-- Begin Given entries --
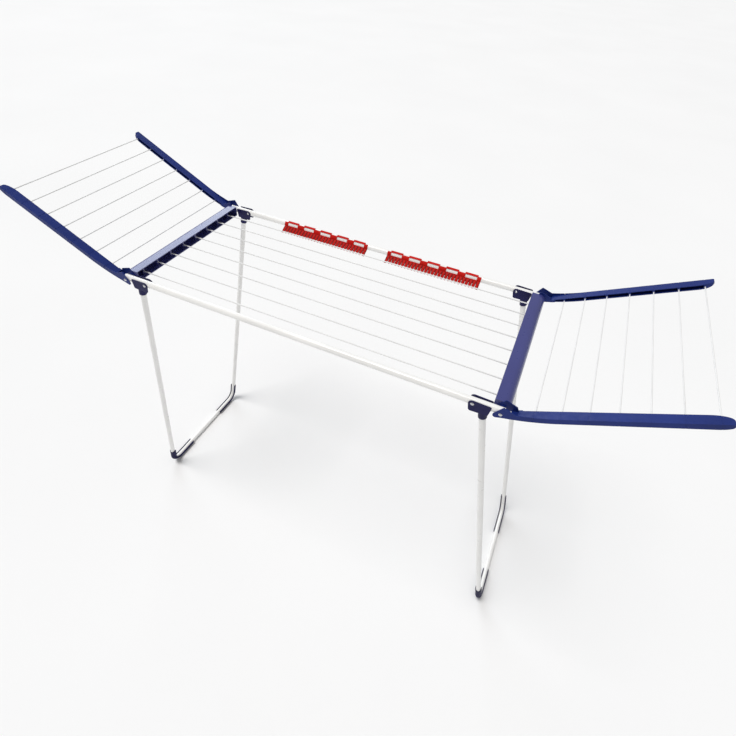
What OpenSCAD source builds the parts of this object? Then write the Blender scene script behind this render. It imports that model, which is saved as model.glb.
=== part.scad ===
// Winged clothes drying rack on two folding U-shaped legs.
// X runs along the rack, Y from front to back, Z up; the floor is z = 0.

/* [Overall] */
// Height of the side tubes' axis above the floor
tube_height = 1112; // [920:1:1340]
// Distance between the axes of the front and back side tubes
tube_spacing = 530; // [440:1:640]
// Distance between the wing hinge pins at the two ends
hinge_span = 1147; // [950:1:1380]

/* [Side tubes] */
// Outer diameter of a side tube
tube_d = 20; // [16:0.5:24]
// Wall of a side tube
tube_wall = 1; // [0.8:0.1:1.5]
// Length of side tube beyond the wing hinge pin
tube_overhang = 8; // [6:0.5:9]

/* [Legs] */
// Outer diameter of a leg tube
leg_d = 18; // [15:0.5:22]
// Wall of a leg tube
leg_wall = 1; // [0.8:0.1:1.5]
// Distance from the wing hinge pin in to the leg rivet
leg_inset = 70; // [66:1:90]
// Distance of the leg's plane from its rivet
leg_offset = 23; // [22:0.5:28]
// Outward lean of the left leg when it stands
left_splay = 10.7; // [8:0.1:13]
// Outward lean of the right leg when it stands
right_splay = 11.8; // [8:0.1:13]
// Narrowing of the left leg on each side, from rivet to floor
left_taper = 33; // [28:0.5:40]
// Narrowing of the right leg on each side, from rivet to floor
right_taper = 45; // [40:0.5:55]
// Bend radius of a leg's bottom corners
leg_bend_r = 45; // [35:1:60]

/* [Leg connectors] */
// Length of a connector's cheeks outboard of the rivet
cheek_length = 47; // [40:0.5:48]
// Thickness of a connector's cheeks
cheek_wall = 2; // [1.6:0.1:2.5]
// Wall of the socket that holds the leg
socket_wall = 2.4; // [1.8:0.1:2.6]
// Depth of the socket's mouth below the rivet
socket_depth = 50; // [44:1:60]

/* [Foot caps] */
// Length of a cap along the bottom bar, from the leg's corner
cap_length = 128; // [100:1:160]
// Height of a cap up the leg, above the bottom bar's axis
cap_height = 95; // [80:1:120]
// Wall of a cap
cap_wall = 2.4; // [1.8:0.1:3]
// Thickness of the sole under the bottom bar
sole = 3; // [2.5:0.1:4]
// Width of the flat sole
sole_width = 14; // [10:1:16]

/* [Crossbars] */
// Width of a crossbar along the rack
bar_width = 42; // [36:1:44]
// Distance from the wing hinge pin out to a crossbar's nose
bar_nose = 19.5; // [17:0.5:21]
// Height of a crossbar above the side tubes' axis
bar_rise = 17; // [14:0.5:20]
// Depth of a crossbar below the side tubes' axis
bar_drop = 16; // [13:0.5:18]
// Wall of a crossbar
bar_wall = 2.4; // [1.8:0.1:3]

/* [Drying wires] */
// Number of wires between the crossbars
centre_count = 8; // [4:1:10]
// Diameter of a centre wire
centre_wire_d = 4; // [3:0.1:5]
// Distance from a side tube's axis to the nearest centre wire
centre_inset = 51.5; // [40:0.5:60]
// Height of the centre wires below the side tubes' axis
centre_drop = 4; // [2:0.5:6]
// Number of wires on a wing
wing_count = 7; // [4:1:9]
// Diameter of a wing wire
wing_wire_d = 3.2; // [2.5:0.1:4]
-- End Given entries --
-- Begin Given entries --
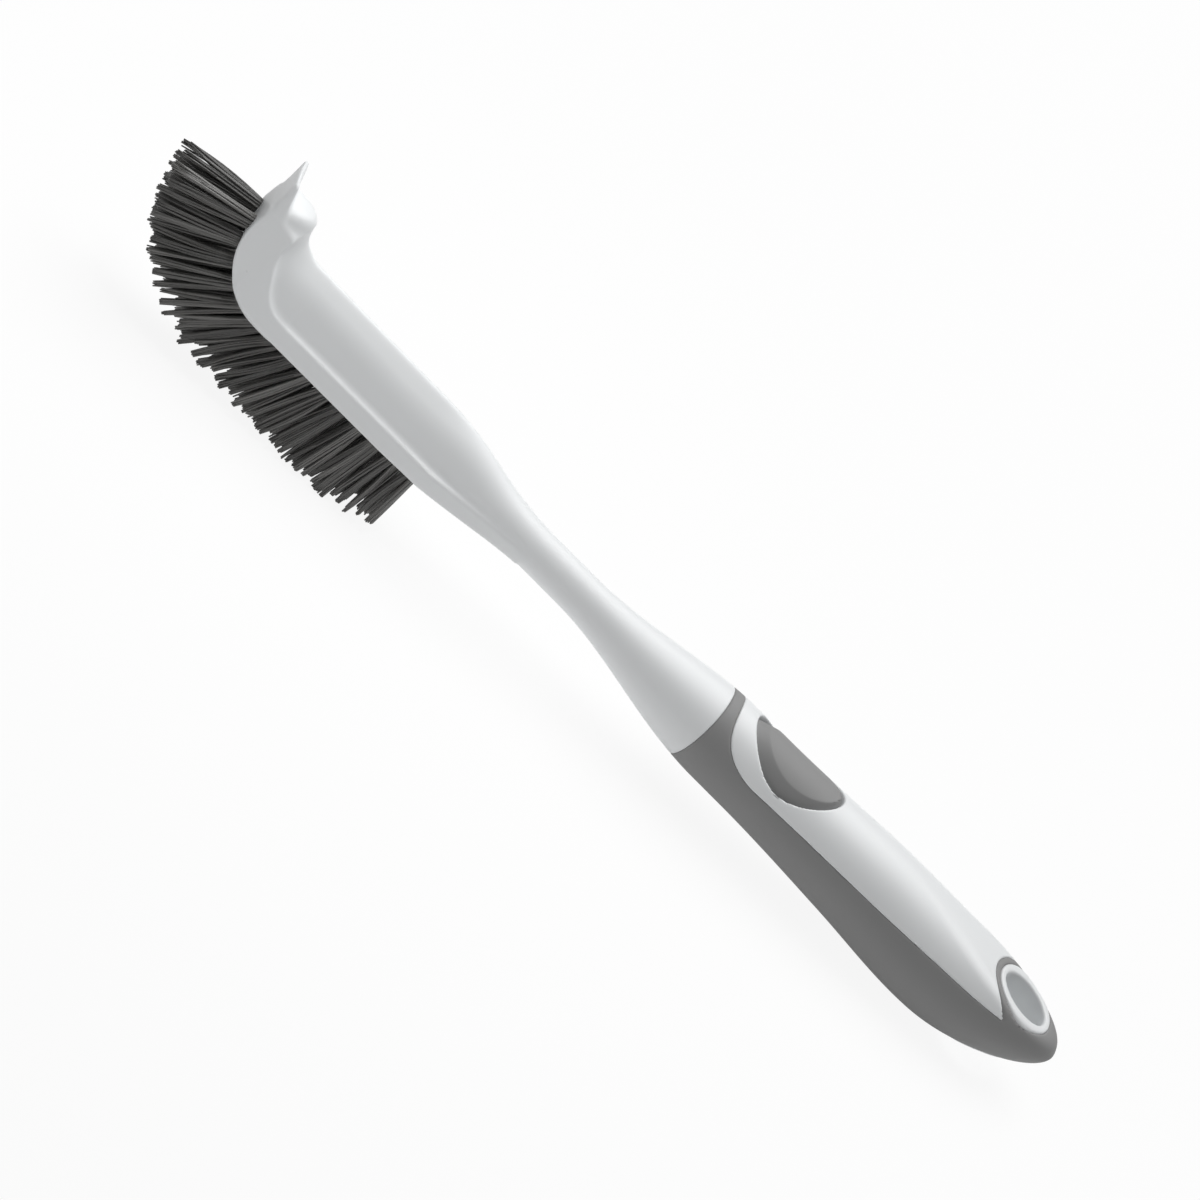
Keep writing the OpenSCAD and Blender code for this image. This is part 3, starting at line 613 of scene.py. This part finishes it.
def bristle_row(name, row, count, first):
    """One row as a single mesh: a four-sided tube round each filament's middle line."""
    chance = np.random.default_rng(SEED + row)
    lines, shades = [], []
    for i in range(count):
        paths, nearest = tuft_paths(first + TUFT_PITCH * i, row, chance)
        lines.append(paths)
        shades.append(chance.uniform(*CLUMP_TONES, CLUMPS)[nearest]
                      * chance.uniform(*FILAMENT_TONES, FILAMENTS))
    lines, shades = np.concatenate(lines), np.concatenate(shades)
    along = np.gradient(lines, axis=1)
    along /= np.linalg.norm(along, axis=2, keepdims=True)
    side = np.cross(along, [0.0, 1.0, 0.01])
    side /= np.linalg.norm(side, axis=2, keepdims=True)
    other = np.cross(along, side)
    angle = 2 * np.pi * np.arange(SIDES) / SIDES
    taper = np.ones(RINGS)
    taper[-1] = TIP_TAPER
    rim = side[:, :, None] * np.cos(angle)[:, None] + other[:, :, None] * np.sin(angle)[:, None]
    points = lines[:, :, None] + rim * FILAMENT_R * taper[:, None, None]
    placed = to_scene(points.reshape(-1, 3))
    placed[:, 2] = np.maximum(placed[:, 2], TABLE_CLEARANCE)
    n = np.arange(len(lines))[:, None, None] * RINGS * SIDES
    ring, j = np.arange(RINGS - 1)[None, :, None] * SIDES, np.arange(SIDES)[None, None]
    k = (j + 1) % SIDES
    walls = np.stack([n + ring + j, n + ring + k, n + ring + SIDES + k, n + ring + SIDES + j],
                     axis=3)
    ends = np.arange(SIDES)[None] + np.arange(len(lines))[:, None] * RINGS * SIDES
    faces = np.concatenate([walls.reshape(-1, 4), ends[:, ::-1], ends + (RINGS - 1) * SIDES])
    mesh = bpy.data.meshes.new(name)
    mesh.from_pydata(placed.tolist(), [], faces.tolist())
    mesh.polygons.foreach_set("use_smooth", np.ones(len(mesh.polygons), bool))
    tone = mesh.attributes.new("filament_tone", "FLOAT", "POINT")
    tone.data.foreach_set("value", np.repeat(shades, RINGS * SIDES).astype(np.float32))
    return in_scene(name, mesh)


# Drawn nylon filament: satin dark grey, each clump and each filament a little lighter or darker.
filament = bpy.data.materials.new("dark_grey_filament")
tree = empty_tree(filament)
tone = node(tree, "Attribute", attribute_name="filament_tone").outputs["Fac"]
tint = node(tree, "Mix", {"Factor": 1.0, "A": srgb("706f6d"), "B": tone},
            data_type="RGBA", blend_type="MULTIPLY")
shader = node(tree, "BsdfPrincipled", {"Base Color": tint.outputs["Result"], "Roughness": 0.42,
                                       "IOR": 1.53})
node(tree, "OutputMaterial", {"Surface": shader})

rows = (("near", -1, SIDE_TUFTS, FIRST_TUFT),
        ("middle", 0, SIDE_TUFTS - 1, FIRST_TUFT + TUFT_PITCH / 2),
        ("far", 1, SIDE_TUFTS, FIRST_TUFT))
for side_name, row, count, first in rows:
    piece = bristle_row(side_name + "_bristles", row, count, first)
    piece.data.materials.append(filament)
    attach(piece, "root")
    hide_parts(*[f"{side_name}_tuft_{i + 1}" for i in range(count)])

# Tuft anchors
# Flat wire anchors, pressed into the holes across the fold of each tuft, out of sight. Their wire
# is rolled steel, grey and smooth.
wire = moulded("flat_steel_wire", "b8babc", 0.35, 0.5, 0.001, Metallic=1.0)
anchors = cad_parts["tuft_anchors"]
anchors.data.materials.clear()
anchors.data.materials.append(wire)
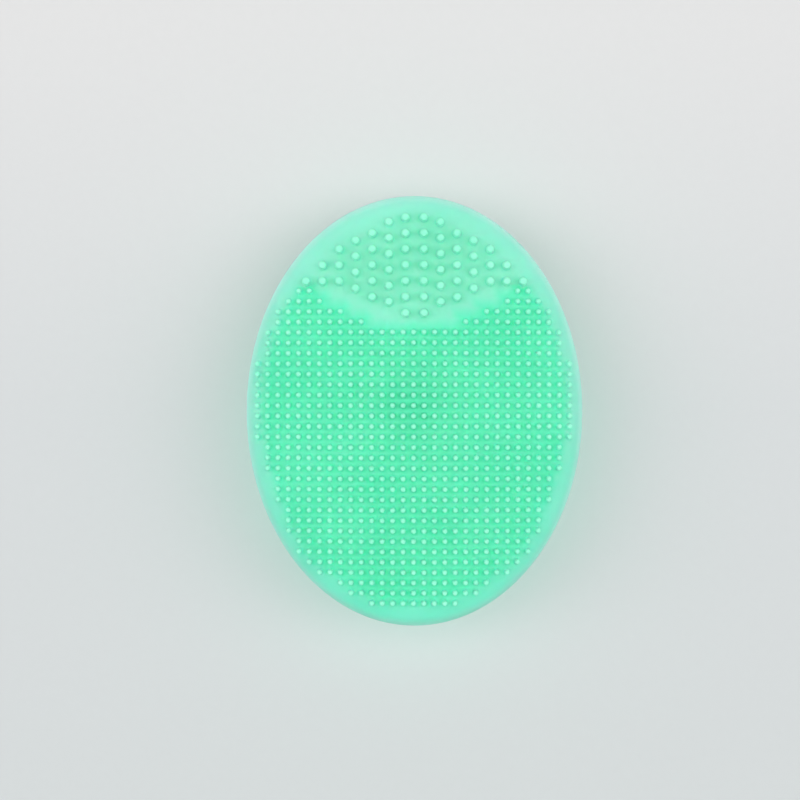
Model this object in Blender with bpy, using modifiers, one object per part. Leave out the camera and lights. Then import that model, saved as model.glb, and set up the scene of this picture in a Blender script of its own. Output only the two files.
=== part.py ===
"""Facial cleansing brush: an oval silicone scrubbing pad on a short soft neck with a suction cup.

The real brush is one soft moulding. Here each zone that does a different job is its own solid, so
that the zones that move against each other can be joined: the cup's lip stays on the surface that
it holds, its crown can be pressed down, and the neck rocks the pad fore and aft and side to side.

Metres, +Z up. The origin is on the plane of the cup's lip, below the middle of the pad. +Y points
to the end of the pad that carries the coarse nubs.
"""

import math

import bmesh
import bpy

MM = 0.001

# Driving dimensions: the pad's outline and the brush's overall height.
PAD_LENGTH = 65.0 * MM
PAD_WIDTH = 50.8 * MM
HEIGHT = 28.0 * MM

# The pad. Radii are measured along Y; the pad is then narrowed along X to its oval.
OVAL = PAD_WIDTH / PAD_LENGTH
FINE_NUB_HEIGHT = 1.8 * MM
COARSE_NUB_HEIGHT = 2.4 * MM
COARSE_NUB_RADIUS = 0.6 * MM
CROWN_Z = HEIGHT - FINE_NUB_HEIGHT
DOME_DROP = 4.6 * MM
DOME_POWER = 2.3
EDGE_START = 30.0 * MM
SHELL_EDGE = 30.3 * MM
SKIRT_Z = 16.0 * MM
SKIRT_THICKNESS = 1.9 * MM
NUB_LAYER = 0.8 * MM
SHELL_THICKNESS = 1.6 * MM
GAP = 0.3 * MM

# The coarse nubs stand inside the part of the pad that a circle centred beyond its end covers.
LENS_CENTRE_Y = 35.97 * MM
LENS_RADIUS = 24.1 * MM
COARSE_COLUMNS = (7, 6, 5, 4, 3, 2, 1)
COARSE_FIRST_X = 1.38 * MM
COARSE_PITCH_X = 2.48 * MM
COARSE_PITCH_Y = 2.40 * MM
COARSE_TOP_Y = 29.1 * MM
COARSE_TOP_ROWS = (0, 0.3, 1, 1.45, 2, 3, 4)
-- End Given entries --
-- Begin Given entries --
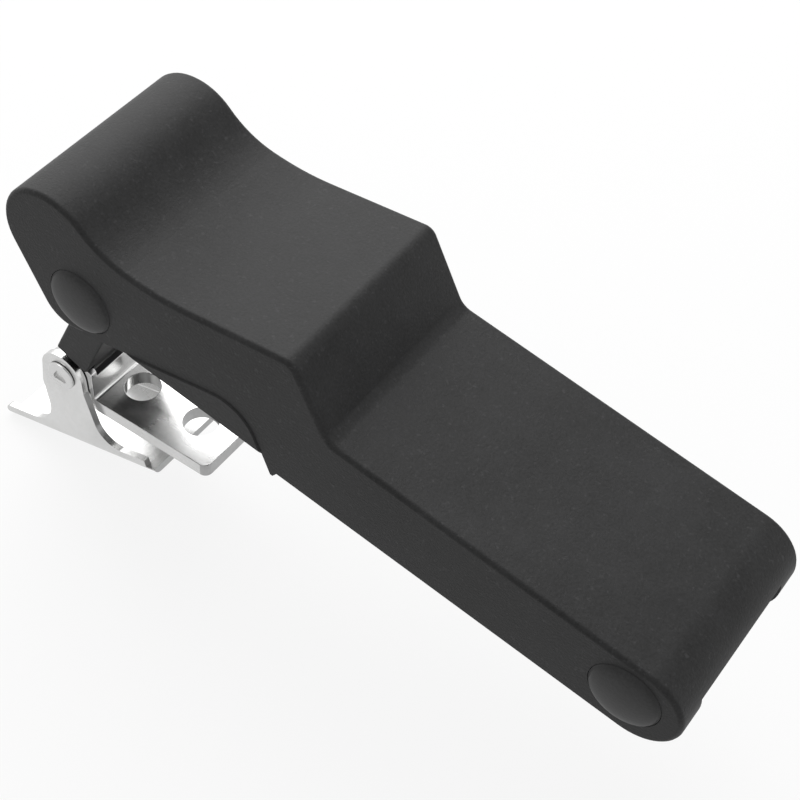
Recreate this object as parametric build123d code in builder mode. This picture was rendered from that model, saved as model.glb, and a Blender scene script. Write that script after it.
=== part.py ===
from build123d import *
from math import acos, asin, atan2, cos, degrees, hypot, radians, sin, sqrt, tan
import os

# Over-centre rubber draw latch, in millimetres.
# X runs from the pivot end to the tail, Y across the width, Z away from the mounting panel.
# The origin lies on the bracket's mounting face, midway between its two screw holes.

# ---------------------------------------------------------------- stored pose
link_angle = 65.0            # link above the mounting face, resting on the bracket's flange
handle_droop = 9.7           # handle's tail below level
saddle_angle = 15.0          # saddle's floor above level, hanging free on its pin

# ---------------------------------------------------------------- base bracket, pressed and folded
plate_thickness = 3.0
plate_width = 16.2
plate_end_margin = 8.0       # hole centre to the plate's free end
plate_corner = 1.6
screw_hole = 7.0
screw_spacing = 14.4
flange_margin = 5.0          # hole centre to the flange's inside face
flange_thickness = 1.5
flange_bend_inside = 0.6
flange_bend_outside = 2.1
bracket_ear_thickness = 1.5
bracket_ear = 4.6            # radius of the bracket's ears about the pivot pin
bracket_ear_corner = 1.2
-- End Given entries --
Exercise goal: The lines to quote run from the one containing "What OpenSCAD source" to the one containing "floor is z = 0.". Quote them exactly, with both of those lines, and nothing else.

Written reply:
What OpenSCAD source builds the parts of this object? Then write the Blender scene script behind this render. It imports that model, which is saved as model.glb.
=== part.scad ===
// Winged clothes drying rack on two folding U-shaped legs.
// X runs along the rack, Y from front to back, Z up; the floor is z = 0.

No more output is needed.